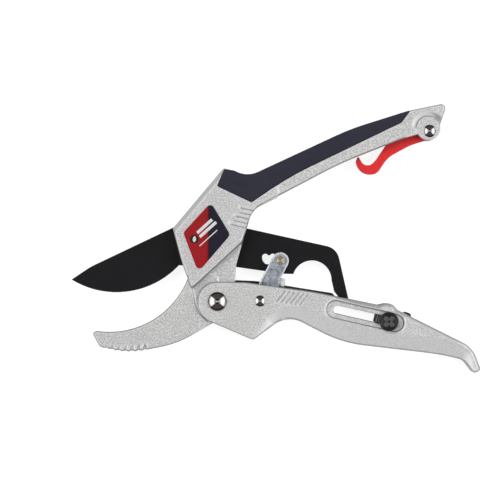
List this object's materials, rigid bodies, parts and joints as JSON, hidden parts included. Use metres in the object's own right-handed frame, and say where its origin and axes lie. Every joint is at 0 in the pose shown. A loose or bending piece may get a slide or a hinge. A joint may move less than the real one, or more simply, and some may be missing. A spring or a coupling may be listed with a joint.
{
  "type": "pruning shears",
  "caption": "Ratchet pruning shears with a curved bypass blade, a hook jaw, an open spring handle, a step selector slide and a swinging catch.",
  "frame": {"origin": "middle of the tool's outline, on the flat it lies on", "axes": "+X from the blade tip towards the handle ends, +Y from the lower handle towards the upper handle, +Z out of the front face"},
  "size_m": [0.2038, 0.1336, 0.0208],
  "materials": {
    "silver_casting": "die casting under silver paint with a fine speckle, satin",
    "soft_grip": "soft-touch dark navy, matte",
    "label": "two-colour sticker, red and navy, satin",
    "black_steel": "black non-stick coating, satin, with a ground edge",
    "bronze": "plain turned",
    "bright_steel": "nickel plated, polished",
    "zinc_steel": "bright zinc plated, satin",
    "spring_steel": "drawn wire, oiled",
    "white_plastic": "plain",
    "dark_plastic": "plain",
    "black_plastic": "satin",
    "red_plastic": "glossy moulded",
    "black_rubber": "matte"
  },
  "bodies": {
    "upper_body": {"upper_handle": "silver_casting", "upper_grip": "soft_grip", "label": "label", "blade_bolt": "bright_steel", "blade_bush": "bronze", "catch_rivet": "bright_steel", "catch_washers": "zinc_steel"},
    "blade": {"blade": "black_steel"},
    "lower_handle": {"lower_handle": "silver_casting", "main_bolt": "bright_steel", "main_nut": "bright_steel", "pivot_washers": "white_plastic", "handle_spring": "spring_steel", "link_rivet": "bright_steel", "link_spacers": "dark_plastic", "link_spring": "spring_steel", "catch_bar": "bright_steel", "bumper": "black_rubber"},
    "link": {"ratchet_link": "zinc_steel", "link_pin": "bright_steel"},
    "selector": {"selector_shuttle": "dark_plastic", "selector_knob": "black_plastic", "selector_cap": "black_plastic"},
    "catch": {"catch_lever": "red_plastic"}
  },
  "joints": [
    {"name": "handle_pivot", "type": "hinge", "parent": "upper_body", "child": "lower_handle", "pos_m": [-0.02888, -0.0313, 0.009], "axis": [0, 0, 1], "range_deg": [0, 36.4], "stiffness_Nm_per_rad": 0.6, "springref_deg": -20.05, "deforming": ["handle_spring"]},
    {"name": "blade_pivot", "type": "hinge", "parent": "upper_body", "child": "blade", "pos_m": [-0.03062, -0.0008, 0.009], "axis": [0, 0, 1], "range_deg": [0, 25.1]},
    {"name": "link_pivot", "type": "hinge", "parent": "lower_handle", "child": "link", "pos_m": [-0.00768, -0.0311, 0.009], "axis": [0, 0, 1], "range_deg": [-30.6, 0], "deforming": ["link_spring"]},
    {"name": "selector_slide", "type": "slide", "parent": "lower_handle", "child": "selector", "axis": [-0.9751, 0.2215, 0], "range_m": [0, 0.019]},
    {"name": "catch_pivot", "type": "hinge", "parent": "upper_body", "child": "catch", "pos_m": [0.07662, 0.05335, 0.009], "axis": [0, 0, 1], "range_deg": [0, 48]}
  ],
  "couplings": [
    {"joint": "blade_pivot", "follows": "handle_pivot", "ratio": 0.6868},
    {"joint": "link_pivot", "follows": "handle_pivot", "ratio": -0.8379}
  ]
}
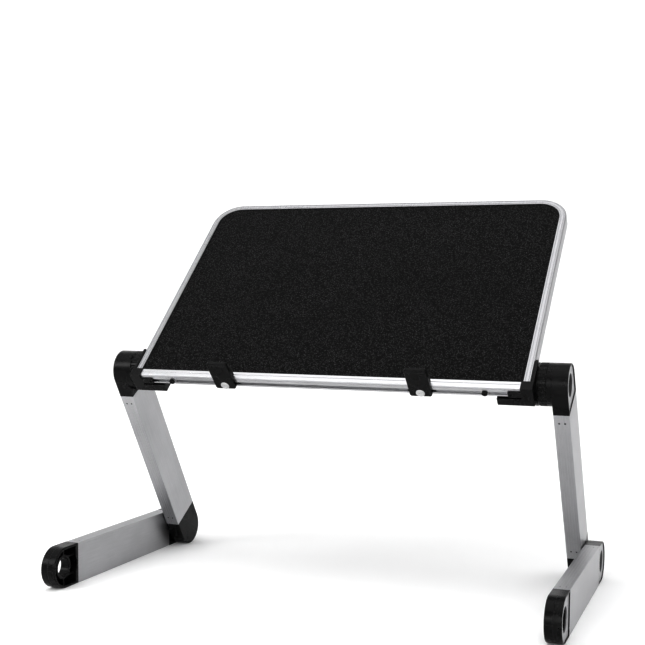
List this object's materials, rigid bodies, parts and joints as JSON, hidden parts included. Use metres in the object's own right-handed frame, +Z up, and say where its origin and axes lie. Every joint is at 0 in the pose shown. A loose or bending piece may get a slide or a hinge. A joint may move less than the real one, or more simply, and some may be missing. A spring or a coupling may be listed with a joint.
{
  "type": "laptop stand",
  "caption": "Folding laptop stand: a framed tray with a grained black panel and sliding stops, on jointed aluminium legs whose push-button joints lock in steps.",
  "frame": {"origin": "on the floor, under the middle of the stand's bounding box", "axes": "+X to the user's right along the hinge axes, +Y away from the user, +Z up"},
  "size_m": [0.4992, 0.2954, 0.388],
  "materials": {
    "rim_aluminium": "satin anodised",
    "arm_aluminium": "satin anodised, drawn along the length",
    "plate_aluminium": "satin",
    "grained_skin": "pebble-grained vinyl",
    "board": "fibreboard",
    "black_plastic": "fine moulded texture",
    "button_plastic": "semi-gloss",
    "lock_nylon": "moulded nylon",
    "stop_rubber": "soft matt",
    "bright_steel": "zinc plated",
    "black_steel": "black oxide"
  },
  "bodies": {
    "tray": {"perimeter_frame": "rim_aluminium", "front_rail": "rim_aluminium", "panel_core": "board", "top_skin": "grained_skin", "bottom_skin": "grained_skin", "left_corner_bracket": "black_plastic", "right_corner_bracket": "black_plastic", "bracket_screws": "black_steel", "end_stop_screws": "black_steel", "end_stop_nuts": "bright_steel", "hub_pivot_bolts": "bright_steel", "hub_washers": "bright_steel", "left_hub_spring": "bright_steel", "right_hub_spring": "bright_steel"},
    "left_upper_arm": {"left_upper_tube": "arm_aluminium", "left_hub_cap": "black_plastic", "left_upper_knee_cap": "black_plastic", "left_hub_face_plate": "plate_aluminium", "left_upper_arm_pins": "black_steel", "left_knee_pivot_bolt": "bright_steel", "left_knee_washer": "bright_steel", "left_knee_spring": "bright_steel"},
    "left_lower_arm": {"left_lower_tube": "arm_aluminium", "left_lower_knee_cap": "black_plastic", "left_foot_cap": "black_plastic", "left_knee_face_plate": "plate_aluminium", "left_foot_face_plate": "plate_aluminium", "left_lower_arm_pins": "black_steel"},
    "left_hub_button": {"left_hub_button": "button_plastic"},
    "left_hub_lock_gear": {"left_hub_lock_gear": "lock_nylon"},
    "left_knee_button": {"left_knee_button": "button_plastic"},
    "left_knee_lock_gear": {"left_knee_lock_gear": "lock_nylon"},
    "left_stop": {"left_stop_plate": "black_plastic", "left_stop_pad": "stop_rubber", "left_stop_screw": "bright_steel", "left_stop_slot_nut": "black_plastic"},
    "right_upper_arm": {"right_upper_tube": "arm_aluminium", "right_hub_cap": "black_plastic", "right_upper_knee_cap": "black_plastic", "right_hub_face_plate": "plate_aluminium", "right_upper_arm_pins": "black_steel", "right_knee_pivot_bolt": "bright_steel", "right_knee_washer": "bright_steel", "right_knee_spring": "bright_steel"},
    "right_lower_arm": {"right_lower_tube": "arm_aluminium", "right_lower_knee_cap": "black_plastic", "right_foot_cap": "black_plastic", "right_knee_face_plate": "plate_aluminium", "right_foot_face_plate": "plate_aluminium", "right_lower_arm_pins": "black_steel"},
    "right_hub_button": {"right_hub_button": "button_plastic"},
    "right_hub_lock_gear": {"right_hub_lock_gear": "lock_nylon"},
    "right_knee_button": {"right_knee_button": "button_plastic"},
    "right_knee_lock_gear": {"right_knee_lock_gear": "lock_nylon"},
    "right_stop": {"right_stop_plate": "black_plastic", "right_stop_pad": "stop_rubber", "right_stop_screw": "bright_steel", "right_stop_slot_nut": "black_plastic"}
  },
  "joints": [
    {"name": "left_hub_turn", "type": "hinge", "parent": "tray", "child": "left_upper_arm", "pos_m": [-0.2138, -0.02424, 0.20657], "axis": [1, 0, 0], "continuous": true},
    {"name": "left_knee_turn", "type": "hinge", "parent": "left_upper_arm", "child": "left_lower_arm", "pos_m": [-0.2346, 0.09234, 0.02], "axis": [1, 0, 0], "continuous": true},
    {"name": "left_hub_button_press", "type": "slide", "parent": "left_upper_arm", "child": "left_hub_button", "axis": [1, 0, 0], "range_m": [0, 0.003], "stiffness_N_per_m": 1500, "springref_m": -0.004},
    {"name": "left_hub_lock_slide", "type": "slide", "parent": "tray", "child": "left_hub_lock_gear", "axis": [1, 0, 0], "range_m": [0, 0.003], "deforming": ["left_hub_spring"]},
    {"name": "left_knee_button_press", "type": "slide", "parent": "left_lower_arm", "child": "left_knee_button", "axis": [1, 0, 0], "range_m": [0, 0.003], "stiffness_N_per_m": 1500, "springref_m": -0.004},
    {"name": "left_knee_lock_slide", "type": "slide", "parent": "left_upper_arm", "child": "left_knee_lock_gear", "axis": [1, 0, 0], "range_m": [0, 0.003], "deforming": ["left_knee_spring"]},
    {"name": "left_stop_slide", "type": "slide", "parent": "tray", "child": "left_stop", "axis": [1, 0, 0], "range_m": [-0.0435, 0.0865]},
    {"name": "right_hub_turn", "type": "hinge", "parent": "tray", "child": "right_upper_arm", "pos_m": [0.2138, -0.02424, 0.20657], "axis": [1, 0, 0], "continuous": true},
    {"name": "right_knee_turn", "type": "hinge", "parent": "right_upper_arm", "child": "right_lower_arm", "pos_m": [0.2346, 0.09234, 0.02], "axis": [1, 0, 0], "continuous": true},
    {"name": "right_hub_button_press", "type": "slide", "parent": "right_upper_arm", "child": "right_hub_button", "axis": [-1, 0, 0], "range_m": [0, 0.003], "stiffness_N_per_m": 1500, "springref_m": -0.004},
    {"name": "right_hub_lock_slide", "type": "slide", "parent": "tray", "child": "right_hub_lock_gear", "axis": [-1, 0, 0], "range_m": [0, 0.003], "deforming": ["right_hub_spring"]},
    {"name": "right_knee_button_press", "type": "slide", "parent": "right_lower_arm", "child": "right_knee_button", "axis": [-1, 0, 0], "range_m": [0, 0.003], "stiffness_N_per_m": 1500, "springref_m": -0.004},
    {"name": "right_knee_lock_slide", "type": "slide", "parent": "right_upper_arm", "child": "right_knee_lock_gear", "axis": [-1, 0, 0], "range_m": [0, 0.003], "deforming": ["right_knee_spring"]},
    {"name": "right_stop_slide", "type": "slide", "parent": "tray", "child": "right_stop", "axis": [1, 0, 0], "range_m": [-0.0865, 0.0435]}
  ],
  "couplings": [
    {"joint": "left_hub_lock_slide", "follows": "left_hub_button_press", "ratio": 1},
    {"joint": "left_knee_lock_slide", "follows": "left_knee_button_press", "ratio": 1},
    {"joint": "right_hub_lock_slide", "follows": "right_hub_button_press", "ratio": 1},
    {"joint": "right_knee_lock_slide", "follows": "right_knee_button_press", "ratio": 1}
  ]
}
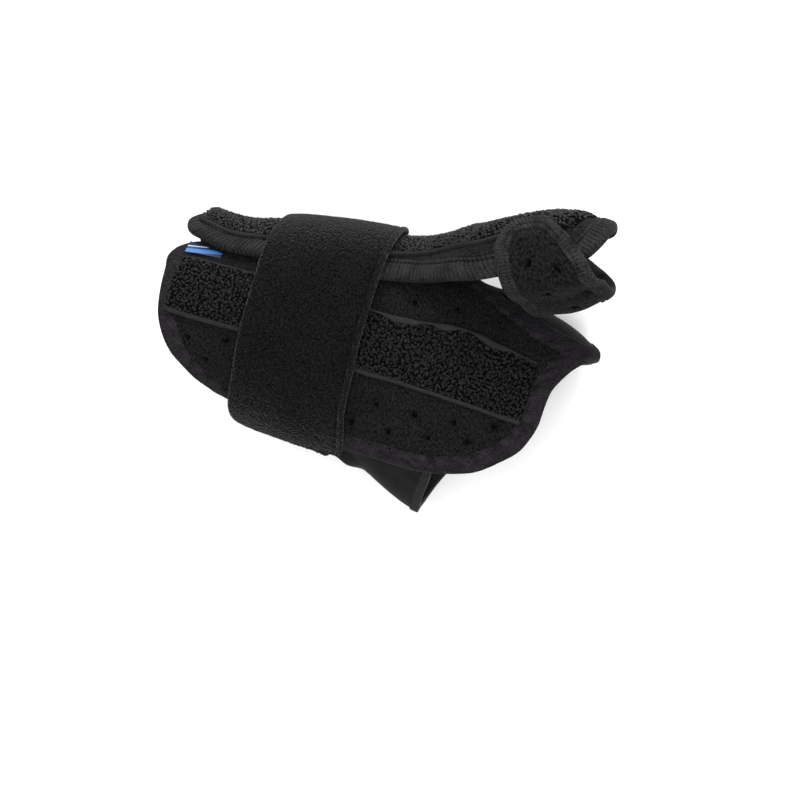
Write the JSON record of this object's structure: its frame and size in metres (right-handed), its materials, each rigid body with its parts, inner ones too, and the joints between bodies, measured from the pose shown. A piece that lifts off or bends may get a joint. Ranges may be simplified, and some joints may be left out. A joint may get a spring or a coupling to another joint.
{
  "type": "thumb spica splint",
  "caption": "Thumb spica splint: a padded fabric brace worn on the left forearm, hand and thumb, with wrist strap, thumb strap and hook-and-loop tapes",
  "frame": {"origin": "on the resting face under the back of the hand, below the middle of the wrist strap", "axes": "+X runs to the fingers, +Y to the thumb side, +Z to the palm side; the splint lies palm side up in its worn form"},
  "size_m": [0.1826, 0.1428, 0.0706],
  "materials": {
    "velour": "matte pile",
    "binding_tape": "matte",
    "loop_pile": "matte curly pile",
    "woven_label": "satin",
    "jersey": "soft sheen",
    "overlock_thread": "matte",
    "rib_knit": "matte",
    "brushed_felt": "matte"
  },
  "bodies": {
    "root": {"volar_panel": "velour", "volar_binding": "binding_tape", "volar_loop_strip": "loop_pile", "label": "woven_label", "dorsal_panel": "jersey", "dorsal_hem": "overlock_thread", "radial_panel": "velour", "radial_binding": "rib_knit", "radial_loop_strip": "loop_pile", "thumb_strap": "velour", "thumb_strap_binding": "binding_tape", "ulnar_loop_strip": "loop_pile", "wrist_strap": "brushed_felt"}
  },
  "joints": []
}
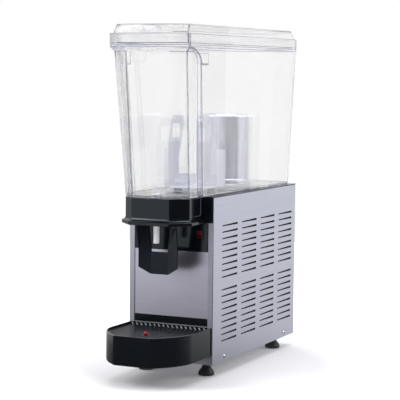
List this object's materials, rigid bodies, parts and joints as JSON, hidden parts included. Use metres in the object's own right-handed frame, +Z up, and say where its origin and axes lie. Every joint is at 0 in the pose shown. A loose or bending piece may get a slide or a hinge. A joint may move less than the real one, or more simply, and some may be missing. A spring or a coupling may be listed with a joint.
{
  "type": "cold drink dispenser",
  "caption": "Upright cold drink dispenser: a clear lidded bowl with a stirrer and a chilling cylinder, a push lever tap and a drip tray, on a narrow louvred steel cabinet.",
  "frame": {"origin": "on the surface under the feet, in the middle of the machine's width and halfway between the front of the drip tray and the back of the bowl's rim", "axes": "+X to the right seen from the front, +Y towards the back, +Z up"},
  "size_m": [0.1842, 0.592, 0.672],
  "materials": {
    "stainless_sheet": "fine horizontal brushing",
    "polished_steel": "smooth satin",
    "black_plastic": "smooth and glossy",
    "clear_plastic": "clear, polished, with a faint lavender tint",
    "white_plastic": "smooth, slightly translucent",
    "red_plastic": "smooth and glossy",
    "seal_rubber": "soft and matt",
    "black_rubber": "matt",
    "dark_metal": "semi-gloss paint",
    "aluminium": "as rolled",
    "copper": "drawn tube"
  },
  "bodies": {
    "cabinet": {"side_panel_left": "stainless_sheet", "side_panel_right": "stainless_sheet", "front_panel": "stainless_sheet", "rear_panel": "stainless_sheet", "base_pan": "stainless_sheet", "tray_shelf": "stainless_sheet", "motor_hanger": "stainless_sheet", "fan_stand": "stainless_sheet", "fan_shroud": "stainless_sheet", "evaporator": "polished_steel", "lever_pin": "polished_steel", "lever_spring": "polished_steel", "screw_left_front": "polished_steel", "screw_left_rear": "polished_steel", "screw_right_front": "polished_steel", "screw_right_rear": "polished_steel", "nose_cover": "black_plastic", "top_deck": "black_plastic", "control_panel": "black_plastic", "front_strip": "black_plastic", "switch_housing_left": "black_plastic", "switch_housing_right": "black_plastic", "thermostat": "white_plastic", "evaporator_seal": "seal_rubber", "cord_gland": "black_rubber", "compressor_bush_1": "black_rubber", "compressor_bush_2": "black_rubber", "compressor_bush_3": "black_rubber", "compressor_bush_4": "black_rubber", "compressor": "dark_metal", "drive_motor": "dark_metal", "fan_motor": "dark_metal", "condenser": "aluminium", "suction_pipe": "copper", "discharge_pipe": "copper", "liquid_pipe": "copper", "capillary_pipe": "copper", "filter_drier": "copper"},
    "bowl": {"clear_bowl": "clear_plastic"},
    "lid": {"clear_lid": "clear_plastic"},
    "valve": {"tap_piston": "white_plastic", "piston_ring_lower": "black_rubber", "piston_ring_upper": "black_rubber"},
    "lever": {"tap_lever": "black_plastic"},
    "stirrer": {"agitator": "white_plastic", "agitator_magnet": "dark_metal"},
    "drive": {"drive_magnet": "dark_metal"},
    "fan": {"fan_wheel": "aluminium"},
    "rocker_left": {"switch_rocker_left": "red_plastic"},
    "rocker_right": {"switch_rocker_right": "red_plastic"},
    "knob": {"thermostat_knob": "black_plastic"},
    "foot_a": {"foot_front_left": "black_rubber"},
    "foot_b": {"foot_front_right": "black_rubber"},
    "foot_c": {"foot_rear_left": "black_rubber"},
    "foot_d": {"foot_rear_right": "black_rubber"},
    "tray": {"drip_tray": "black_plastic"},
    "grille": {"drip_grille": "black_plastic"},
    "float": {"level_float": "red_plastic"}
  },
  "joints": [
    {"name": "bowl_lift", "type": "slide", "parent": "cabinet", "child": "bowl", "axis": [0, 0, 1], "range_m": [0, 0.16]},
    {"name": "lid_lift", "type": "slide", "parent": "bowl", "child": "lid", "axis": [0, 0, 1], "range_m": [0, 0.08]},
    {"name": "lever_push", "type": "hinge", "parent": "cabinet", "child": "lever", "pos_m": [0, -0.214, 0.311], "axis": [1, 0, 0], "range_deg": [0, 18], "stiffness_Nm_per_rad": 0.1, "springref_deg": -20.05},
    {"name": "valve_lift", "type": "slide", "parent": "bowl", "child": "valve", "axis": [0, 0, 1], "range_m": [0, 0.0056]},
    {"name": "drive_spin", "type": "hinge", "parent": "cabinet", "child": "drive", "pos_m": [0, -0.04, 0.34], "axis": [0, 0, 1], "continuous": true},
    {"name": "agitator_spin", "type": "hinge", "parent": "bowl", "child": "stirrer", "pos_m": [0, -0.04, 0.36], "axis": [0, 0, 1], "continuous": true},
    {"name": "fan_spin", "type": "hinge", "parent": "cabinet", "child": "fan", "pos_m": [0, -0.035, 0.114], "axis": [0, 1, 0], "continuous": true},
    {"name": "rocker_left_tilt", "type": "hinge", "parent": "cabinet", "child": "rocker_left", "pos_m": [-0.0626, -0.137, 0.2755], "axis": [1, 0, 0], "range_deg": [0, 20]},
    {"name": "rocker_right_tilt", "type": "hinge", "parent": "cabinet", "child": "rocker_right", "pos_m": [0.0626, -0.137, 0.2755], "axis": [1, 0, 0], "range_deg": [0, 20]},
    {"name": "thermostat_turn", "type": "hinge", "parent": "cabinet", "child": "knob", "pos_m": [0.04, 0.281, 0.305], "axis": [0, 1, 0], "range_deg": [0, 270]},
    {"name": "foot_front_left_turn", "type": "hinge", "parent": "cabinet", "child": "foot_a", "pos_m": [-0.065, -0.108, 0.01], "axis": [0, 0, 1], "continuous": true},
    {"name": "foot_front_right_turn", "type": "hinge", "parent": "cabinet", "child": "foot_b", "pos_m": [0.065, -0.108, 0.01], "axis": [0, 0, 1], "continuous": true},
    {"name": "foot_rear_left_turn", "type": "hinge", "parent": "cabinet", "child": "foot_c", "pos_m": [-0.065, 0.223, 0.01], "axis": [0, 0, 1], "continuous": true},
    {"name": "foot_rear_right_turn", "type": "hinge", "parent": "cabinet", "child": "foot_d", "pos_m": [0.065, 0.223, 0.01], "axis": [0, 0, 1], "continuous": true},
    {"name": "tray_pull", "type": "slide", "parent": "cabinet", "child": "tray", "axis": [0, -1, 0], "range_m": [0, 0.07]},
    {"name": "grille_lift", "type": "slide", "parent": "tray", "child": "grille", "axis": [0, 0, 1], "range_m": [0, 0.03]},
    {"name": "float_rise", "type": "slide", "parent": "tray", "child": "float", "axis": [0, 0, 1], "range_m": [0, 0.015]}
  ],
  "couplings": [
    {"joint": "valve_lift", "follows": "lever_push", "m_per_rad": 0.0175},
    {"joint": "agitator_spin", "follows": "drive_spin", "ratio": 1}
  ]
}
--------
◆ Request ◆
Locate all lines in the listing above with the word "from". Copy them.

◆ Answer to this task ◆
  "frame": {"origin": "middle of the tool's outline, on the flat it lies on", "axes": "+X from the blade tip towards the handle ends, +Y from the lower handle towards the upper handle, +Z out of the front face"},
  "frame": {"origin": "on the floor, under the middle of the stand's bounding box", "axes": "+X to the user's right along the hinge axes, +Y away from the user, +Z up"},
Write the JSON record of this object's structure: its frame and size in metres (right-handed), its materials, each rigid body with its parts, inner ones too, and the joints between bodies, measured from the pose shown. A piece that lifts off or bends may get a joint. Ranges may be simplified, and some joints may be left out. A joint may get a spring or a coupling to another joint.
  "frame": {"origin": "on the surface under the feet, in the middle of the machine's width and halfway between the front of the drip tray and the back of the bowl's rim", "axes": "+X to the right seen from the front, +Y towards the back, +Z up"},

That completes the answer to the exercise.